At this point you should type "Sara Nelson naked with an adorable puppy" into Google Image Search.

And then check to see if the Kindle is in stock on Amazon -- which it probably isn't, because almost from the moment it was introduced, the product page has displayed this notice: "Due to heavy customer demand, Kindle is temporarily sold out. We are working hard to manufacture Kindles as quickly as possible and are prioritizing orders."

In other words, Amazon is politely asking customers to be patient -- which is hilarious, because Kindle is all about instant gratification. As New York technology consultant Michael E. Gruen wrote in a comment he posted on the Silicon Alley Insider blog (about Jobs' Kindle dis), "I'll bet people are reading fewer books because they're not yet as 'on demand' as other forms of media like music and film (which Apple has solved) as well as e-magazines and blogs." Kindle is far from perfect -- I, like other observers, have disparaged its clunky look -- but with its built-in EVDO broadband modem, it's all about getting text on demand, anywhere.

Which brings up a larger point: What is reading? After all, you can use a Kindle to read Brontë, but you can also use it to skim BoingBoing (Kindle has deals with some 250 blogs). If you're not devouring "serious" literature or old-school A-list publications, are you not technically reading? Are you effectively nonliterate? Clearly, Jobs thinks so.

How else to explain his judgment that "nobody reads" in a culture in which more and more people seem to be more obsessively engaged in producing and consuming words than, possibly, ever in the whole of human history? I'm talking about not only blogs (Technorati tracks more than 100 million of them) but social-networking communication and Twitter "tweets" and even, yes, e-mail. Think of the countless people who live vibrant, effusive, all-consuming epistolary lives who, pre-internet, might never have made the effort to write a proper ink-on-paper letter. With apologies to Gertrude Stein, a word is a word is a word -- and storytelling is storytelling is storytelling.
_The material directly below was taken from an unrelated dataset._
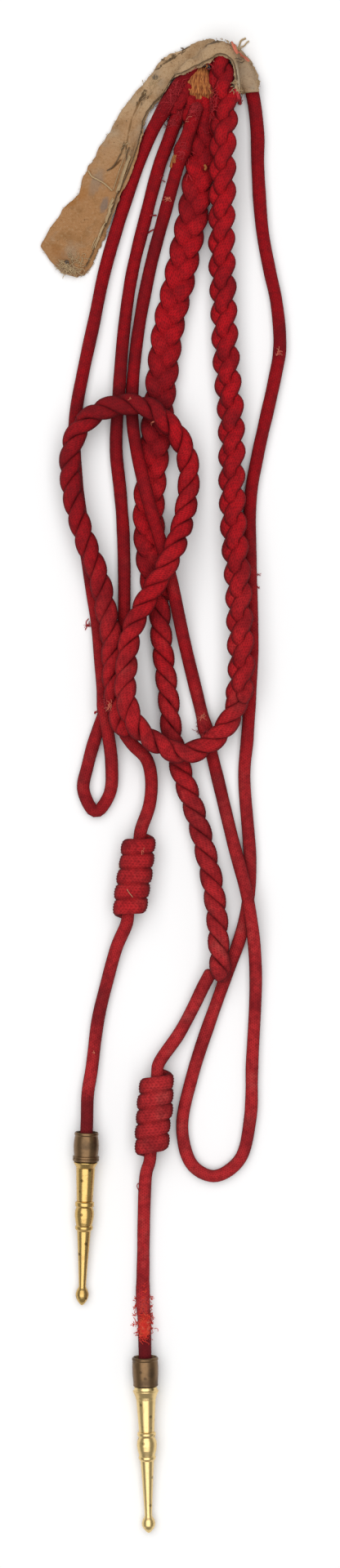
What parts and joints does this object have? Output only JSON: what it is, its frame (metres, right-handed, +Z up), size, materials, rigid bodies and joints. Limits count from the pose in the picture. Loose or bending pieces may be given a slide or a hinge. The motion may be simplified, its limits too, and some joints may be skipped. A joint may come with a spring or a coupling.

Yeah, even if it comes in the form of "cellphone fiction." You probably heard about (or actually read!) the New York Times' recent front-page story about the rise of that genre: terse Japanese "chick lit" written on cellphones and meant to be read on them, though an increasing number have been able to cross over to print best-sellerdom.

The Times, actually, was really slow to notice -- The Wall Street Journal covered the phenomenon last September. And when Ben Vershbow, the editorial director of the Institute for the Future of the Book (which is affiliated with the University of Southern California and funded by the MacArthur Foundation), blogged about that Journal article, his colleague Bob Stein, founder of the Institute, wrote, "This suggests that art is irrepressible, as it emerges and pokes its way through the smallest of cracks in the media firmament."

God bless you for saying that, Bob Stein -- and for having the generosity of spirit to even think it.

But, as always, it all comes down to the question of who gets to define "art."

1 comment:

Suzie said...

The thing I don't get about the Kindle is why they think I would want or need to buy yet another device just for reading, when I can download (or upload) and then read anything I want perfectly well on either the laptop or handheld I already own, and have been doing so on a daily basis for years.